It's a cool morning in Germany, and I'm in Hannover for the opening of the 2016 Web Science conference, where later today my colleague Katrin Weller and I will present our paper calling for more efforts to preserve social media content as a first draft of the present. But we start with an opening keynote by Yahoo!'s Ricardo Baeza-Yates, on Data and Algorithmic Bias in the Web.
Ricardo begins by pointing out that all data have a built-in bias; additional bias is added in the data processing and interpretation. For instance, some researchers working with Twitter data then extrapolate across entire populations, although Twitter's demographics are not representative for the wider public. There are even biases in the process of measuring for bias.
Additionally, the social world as such is biased: there are signs of racial, gender, economic, sexual, linguistic, commercial, political, and many other biases. If we have biased data coming from a mass of Internet users, then, which are further processed by algorithms, is that algorithm neutral, and does it preserve the biases inherent in the original data? Can the algorithm be used to unbias the data? How could this be done, and how would we measure the level of bias in each dataset? More simply - how do we become aware of and assess the biases in our data?
This is a question of data bias awareness, and of algorithmic fairness. Key issues for the machine learning approaches that will be used to address these questions are whether the data properties are uniform; whether errors in the data are uniform; whether the data sampling methods are appropriate.
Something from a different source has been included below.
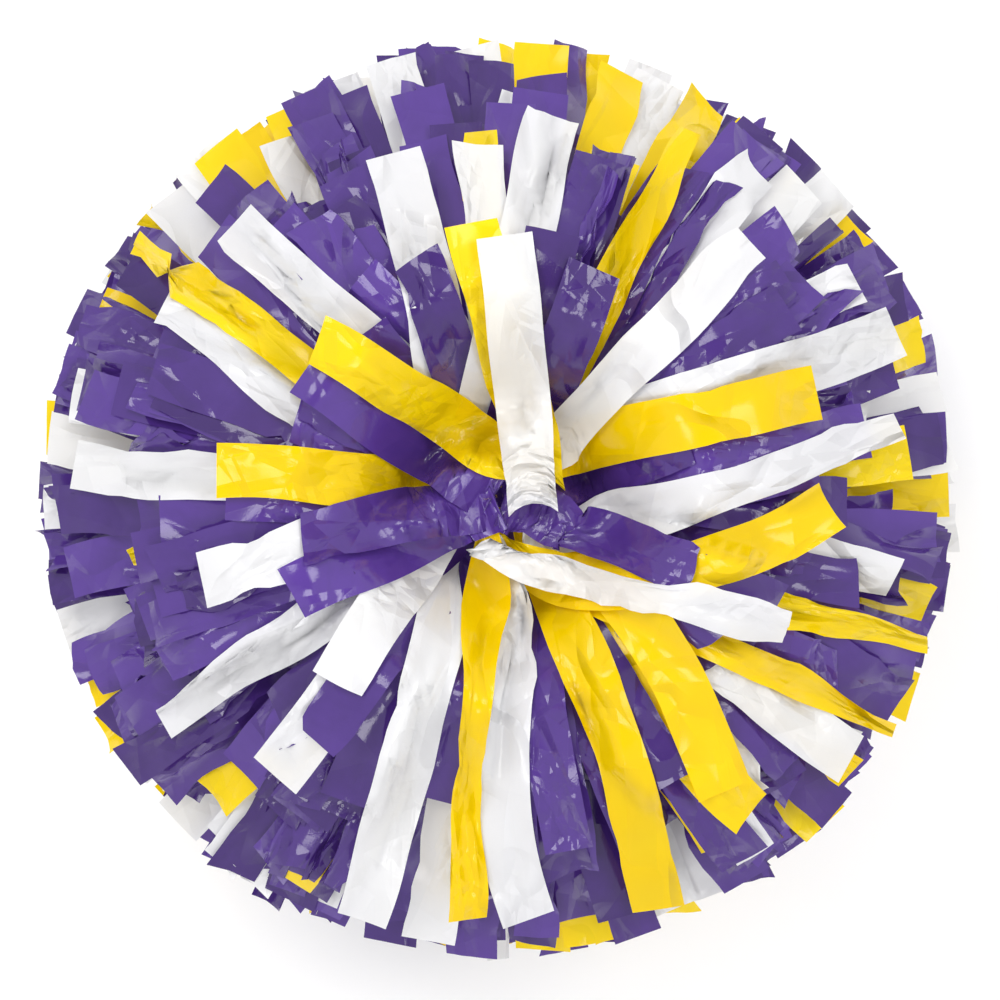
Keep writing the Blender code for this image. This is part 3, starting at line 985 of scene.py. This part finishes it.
def publish(batch, verts, side):
    """One piece for each tier and colour of a batch."""
    tiers = sorted({row["tier"] for row in batch.rows})
    for tier in tiers:
        for colour, colour_name in enumerate(COLOUR_NAMES):
            mask = np.array(
                [r["tier"] == tier and r["colour"] == colour for r in batch.rows]
            )
            nodes = [
                n for n in ALL_NODES if n.startswith(f"{side}_{tier}_{colour_name}_")
            ]
            if not mask.any():
                raise RuntimeError(f"no streamers for {side} {tier} {colour_name}")
            build_piece(
                f"{side}_{tier}_{colour_name}_streamers",
                verts[mask],
                colour,
                f"{side}_tuft",
                nodes,
            )


def keys_of(batch, verts):
    """Places in the pile, from the mean height of the outer two thirds."""
    middle = ACROSS // 2
    heights = verts[:, ALONG // 3 :, middle, 2].mean(axis=1)
    return batch.piles(heights)


RING = 0.006               # step of the radii at which the pile's top is read
LAST_RING = 0.176
LEAST_PILE = 0.010


def shape_dome(verts, start, profile, share):
    """Scale the heights above start so that the pile's top follows a profile.

    The scale depends on the distance from the axis only, so what lies over
    what stays as it is. profile holds pairs of radius in mm and height in m;
    share is the percentile of the heights that counts as the top.
    """
    radius = np.hypot(verts[..., 0], verts[..., 1])
    z = verts[..., 2]
    bins = np.arange(0.0, LAST_RING, RING)
    tops = np.full(len(bins), start + LEAST_PILE)
    for k, centre in enumerate(bins):
        inside = np.abs(radius - centre) < RING
        if inside.any():
            tops[k] = max(np.percentile(z[inside], share), start + LEAST_PILE)
    tops = blur(tops, 2)
    at = np.array([p[0] for p in profile]) * MM
    wanted = np.array([p[1] for p in profile])
    scale = (np.interp(radius, at, wanted) - start) / (np.interp(radius, bins, tops) - start)
    z[...] = np.where(z > start, start + (z - start) * scale, z)


EDGE_GAP = 0.0006          # between the band's free edge and the fan
SKIRT_GAP = 0.0008         # between its other edge and the skirt
PARTING_GAP = 0.001        # between a tuft and the plane that parts them
PARTING_GIVE = 0.0015
FLOOR_GAP, FLOOR_GIVE = 0.0008, 0.0012
LOOSE_LIFT = 3.0           # of a streamer whose root lies on the pile, mm
DOME_START = 0.004         # above the fan's edge; the pile is not scaled below it


def make_tuft(fan, skirt, fan_edge, skirt_edge, ground, profile, share, way):
    """Grow and lay both parts of a tuft; way is -1 for the one that hangs.

    A hanging tuft is laid upside down, with its heights negated, and is
    returned so. ground is the lowest height, in the same sense.
    """
    fan_verts = grow(fan, float(way), fan_edge)
    skirt_verts = grow(skirt, -float(way), skirt_edge)
    both = np.concatenate([fan_verts, skirt_verts])
    both[..., 2] *= way
    both[..., 2] = soft_floor(both[..., 2], ground, PARTING_GIVE)
    split = len(fan.rows)
    # the whole skirt leaves the band below the fan, so it is laid first
    skirt_keys = [key - 1.0 for key in keys_of(skirt, both[split:])]
    keys = keys_of(fan, both[:split]) + skirt_keys
    clear = np.concatenate([fan.column("clear"), skirt.column("clear")]) * MM
    in_core = np.concatenate([fan.column("root"), skirt.column("root")]) < CORE
    in_core = in_core | (clear > 0.0)
    loose = np.concatenate([fan.column("loose"), skirt.column("loose")])
    both = drape(both, np.array(keys), clear, in_core, loose, ground)
    shape_dome(both, way * fan_edge + DOME_START, profile, share)
    both[..., 2] += loose[:, None, None] * LOOSE_LIFT * MM
    return both[:split], both[split:]


UPPER_PROFILE = (
    (0, 0.286), (15, 0.291), (40, 0.318), (70, 0.334), (95, 0.326), (120, 0.304),
    (140, 0.277), (155, 0.252), (170, 0.225),
)
fan_verts, skirt_verts = make_tuft(
    upper,
    upper_skirt,
    fan_edge=BAND_TOP + EDGE_GAP,
    skirt_edge=BAND_FOOT + SKIRT_GAP,
    ground=PARTING + PARTING_GAP,
    profile=UPPER_PROFILE,
    share=100.0,
    way=1,
)
publish(upper, fan_verts, "upper")
publish(upper_skirt, skirt_verts, "upper")

# the lower tuft comes back upside down; the floor flattens it
LOWER_PROFILE = (
    (0, -0.030), (15, -0.026), (40, -0.008), (60, 0.002), (100, 0.002), (120, -0.006),
    (140, -0.026), (155, -0.046), (170, -0.070),
)
fan_verts, skirt_verts = make_tuft(
    lower_fan,
    lower_skirt,
    fan_edge=lower_band_low[2] - EDGE_GAP,
    skirt_edge=lower_band_high[2] - SKIRT_GAP,
    ground=-(PARTING - PARTING_GAP),
    profile=LOWER_PROFILE,
    share=97.0,
    way=-1,
)
for verts in (fan_verts, skirt_verts):
    verts[..., 2] = soft_floor(-verts[..., 2], FLOOR_GAP, FLOOR_GIVE)
publish(lower_fan, fan_verts, "lower")
publish(lower_skirt, skirt_verts, "lower")

# ----------------------------------------------------- the film on its spool

TURNS = 16
TURN_STEPS = 30
BAND_INNER = 0.0074        # radius of the first turn, just clear of the spool
BAND_ROWS = 5
BAND_INSET = 0.0002        # of the last turn, inside the CAD band
EDGE_INSET = 0.0003        # of the film's edges, inside its ends
CRINKLE, EDGE_WAVE = 0.00006, 0.00012
BAND_TONE = 0.45


def wound_film(side, low, high):
    """The un-slit edge of the film, wound on the spool as one long sheet."""
    count = TURNS * TURN_STEPS + 1
    angle = np.linspace(0.0, 2.0 * math.pi * TURNS, count)
    outer = high[0] - BAND_INSET
    radius = np.linspace(BAND_INNER, outer, count)
    rows = BAND_ROWS
    level = np.linspace(low[2] + EDGE_INSET, high[2] - EDGE_INSET, rows)
    crinkle = soft_noise((rows, count), 3) * CRINKLE
    x = (radius + crinkle) * np.cos(angle)
    y = (radius + crinkle) * np.sin(angle)
    z = level[:, None] + soft_noise((rows, count), 8) * EDGE_WAVE
    points = np.stack([x, y, z], axis=-1).reshape(-1, 3)
    faces = [
        (r * count + c, r * count + c + 1, (r + 1) * count + c + 1, (r + 1) * count + c)
        for r in range(rows - 1)
        for c in range(count - 1)
    ]
    mesh = bpy.data.meshes.new(f"{side}_wound_film")
    mesh.from_pydata(points.tolist(), [], faces)
    length = math.pi * TURNS * (BAND_INNER + outer)
    along = np.tile(np.linspace(0.0, length, count), rows)
    up = np.repeat(level - low[2], count)
    strip = np.stack([along, up], axis=-1)
    unit = strip / strip.max(axis=0)
    tone = np.full(len(points), BAND_TONE)
    obj = finish_sheet(mesh, np.array(faces), unit, strip, tone, PURPLE)
    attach(obj, f"{side}_tuft")
    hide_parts(f"{side}_rolled_film_band")


wound_film("upper", band_low, band_high)
wound_film("lower", lower_band_low, lower_band_high)

# ------------------------------------------------- handle and neck materials

GRIP = moulded("moulded_grip", (0.040, 0.040, 0.044), 0.42, 2600.0)
PLUG = moulded("moulded_plug", (0.62, 0.63, 0.65), 0.38, 1900.0)
NYLON = moulded("tie_nylon", (0.70, 0.70, 0.68), 0.45, 2200.0)
RUBBER = moulded("ring_rubber", (0.016, 0.016, 0.016), 0.60, 3000.0)
STEEL = moulded("pin_steel", (0.56, 0.57, 0.59), 0.30, 5200.0, 1.0)
WASHER = moulded("moulded_washer", (0.050, 0.050, 0.055), 0.50, 2400.0)

for node_name, material in (
    ("grip_half", GRIP),
    ("end_plug", PLUG),
    ("cable_tie", NYLON),
    ("o_ring", RUBBER),
    ("cross_pin", STEEL),
    ("guard_washer", WASHER),
):
    for full_name in ALL_NODES:
        if node_name in full_name:
            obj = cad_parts[full_name]
            for slot in obj.material_slots:
                slot.material = material

# ------------------------------------------------------- floor, light, camera


FLOOR_HALF = 3.0
FLOOR_DROP = 0.0002        # keeps the floor from touching what stands on it


def add_floor():
    mesh = bpy.data.meshes.new("floor")
    around = ((-1, -1), (1, -1), (1, 1), (-1, 1))
    corners = [(x * FLOOR_HALF, y * FLOOR_HALF, 0.0) for x, y in around]
    mesh.from_pydata(corners, [], [(0, 1, 2, 3)])
    sh = Shader("pale_floor")
    coords = sh.node("ShaderNodeTexCoord").outputs["Object"]
    cloud = sh.noise(coords, 6.0, 3.0, 0.5)
    sh.link(
        sh.mix(sh.ramp(cloud, 0.3, 0.7, 0.0, 1.0), (0.94, 0.94, 0.94), (0.97, 0.97, 0.97)),
        sh.bsdf.inputs["Base Color"],
    )
    sh.bsdf.inputs["Roughness"].default_value = 0.8
    mesh.materials.append(sh.mat)
    obj = bpy.data.objects.new("floor", mesh)
    bpy.context.scene.collection.objects.link(obj)
    obj.location.z = -FLOOR_DROP


def add_light(name, place, size, watts, target=(0.0, 0.0, 0.15)):
    data = bpy.data.lights.new(name, "AREA")
    data.shape = "SQUARE"
    data.size = size
    data.energy = watts
    obj = bpy.data.objects.new(name, data)
    bpy.context.scene.collection.objects.link(obj)
    obj.location = place
    aim = Vector(target) - Vector(place)
    obj.rotation_euler = aim.to_track_quat("-Z", "Y").to_euler()


add_floor()
add_light("key", (-0.8, 0.9, 2.1), 1.1, 25.0)
add_light("fill", (1.2, 0.35, 2.0), 0.85, 14.0)
add_light("back", (-0.3, -1.3, 1.8), 0.7, 10.0)


def add_world():
    """White all round and dimmer straight overhead, as in a lined studio."""
    world = bpy.data.worlds.new("studio")
    world.use_nodes = True
    tree = world.node_tree
    background = tree.nodes["Background"]
    direction = tree.nodes.new("ShaderNodeTexCoord").outputs["Generated"]
    parts = tree.nodes.new("ShaderNodeSeparateXYZ")
    tree.links.new(direction, parts.inputs[0])
    level = tree.nodes.new("ShaderNodeMapRange")
    tree.links.new(parts.outputs["Z"], level.inputs["Value"])
    level.interpolation_type = "SMOOTHSTEP"
    level.inputs["From Min"].default_value = 0.80
    level.inputs["From Max"].default_value = 0.97
    level.inputs["To Min"].default_value = 1.02
    level.inputs["To Max"].default_value = 0.35
    tree.links.new(level.outputs["Result"], background.inputs["Strength"])
    background.inputs["Color"].default_value = (1, 1, 1, 1)
    bpy.context.scene.world = world


add_world()
bpy.context.scene.view_settings.view_transform = "Standard"

camera_data = bpy.data.cameras.new("camera")
camera = bpy.data.objects.new("camera", camera_data)
bpy.context.scene.collection.objects.link(camera)
camera.location = (0.0, 0.0, CAMERA_HEIGHT)  # unturned, it looks straight down
camera_data.sensor_width = SENSOR_WIDTH
camera_data.lens = SENSOR_WIDTH * (CAMERA_HEIGHT - RIM_HEIGHT) / FRAME_WIDTH
camera_data.clip_end = 50.0
bpy.context.scene.camera = camera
On the Web, there is activity bias, data bias, selection bias, as well as sampling bias; the algorithms may then also algorithmic bias, and the presentation of the results adds a presentation bias. Users of the results may also add their own (self-)selection biases, and as they publish their observations from these results on the Web in turn, they add further to the biases of the Web.
There is a vast amount of data on the Web, from various sources and of varying qualities. In addition to genuine content, there is also noise and spam (though what is noise and spam surely also depends on your personal perspectives) that may need to be removed from any analyses. There is duplication of content from sharing and republishing; and there is a bias towards content originating from developed countries and key global locations.
Additionally, there are also vast activity biases on the Web. A very small number of actors attract the vast majority of public attention; but also, a small number of active users on social media platforms and in other spaces for user-generated content generate a very substantial majority of all content. This may result in what Ricardo calls a 'digital desert'. For instance, 1.1% of all tweets are posted by users without followers; 31% of all Wikipedia articles edited in May 2014 were not visited once in June that year.
Further, there is bias in the user interface: position bias; ranking bias; presentation bias; social bias; and interaction bias all affect how users may engage with the content presented to them. Presentation bias, for instance, emerges if a Website selects a handful of items from a larger catalogue of possible options; ranking bias is introduced by how a Website displays its search results (for instance, on Google there is actually a series of different power laws that apply to each page of its search results).
Social bias emerges from the user feedback displayed on Websites such as Amazon's product listings. Further, the presentation of irrelevant, ineligible alternative choices can actually change how users perceive those choices that are relevant to then. And if algorithmic suggestions are provided to users as part of a tagging system, for instance, we may quickly see the algorithmic logic overwhelming genuine user choices; the algorithm will kill the folksonomy, Ricardo says.
All data on the Web are exhibiting a long-tail distribution. The long tail is difficult to research, though: it cannot be sampled very easily, because the long tail itself does not follow a power law - it contains a large number of singletons rather than a rankable list. If crowd behaviours are taken into account in algorithmic assessments, or if search results are personalised based on a user's location or search history, this makes it even more difficult to break out of the mainstream results; the top of the power law distribution continues to dominate.
Effective personalisation and contextualisation can help with this. But such personalisation can also generate immense privacy concerns; even ostensibly anonymised data may be used to identify and generate detailed profiles of specific users. (For instance, people will often search for their own names in search engines - which can be used to re-identify them.)
So, Web data are a mirror of ourselves, good and bad; the Web amplifies everything, including our biases. We need to be aware of these biases and address them where necessary, and be concerned about the privacy implications of working with such data. We must avoid the blindness of averages and use distribution statistics instead; we must consider the distinctions between absolute and relative measures; we must explore local as well as global optimisation; and perhaps most importantly we must be aware of the biases and differences that the data processing and analysis processes themselves can introduce.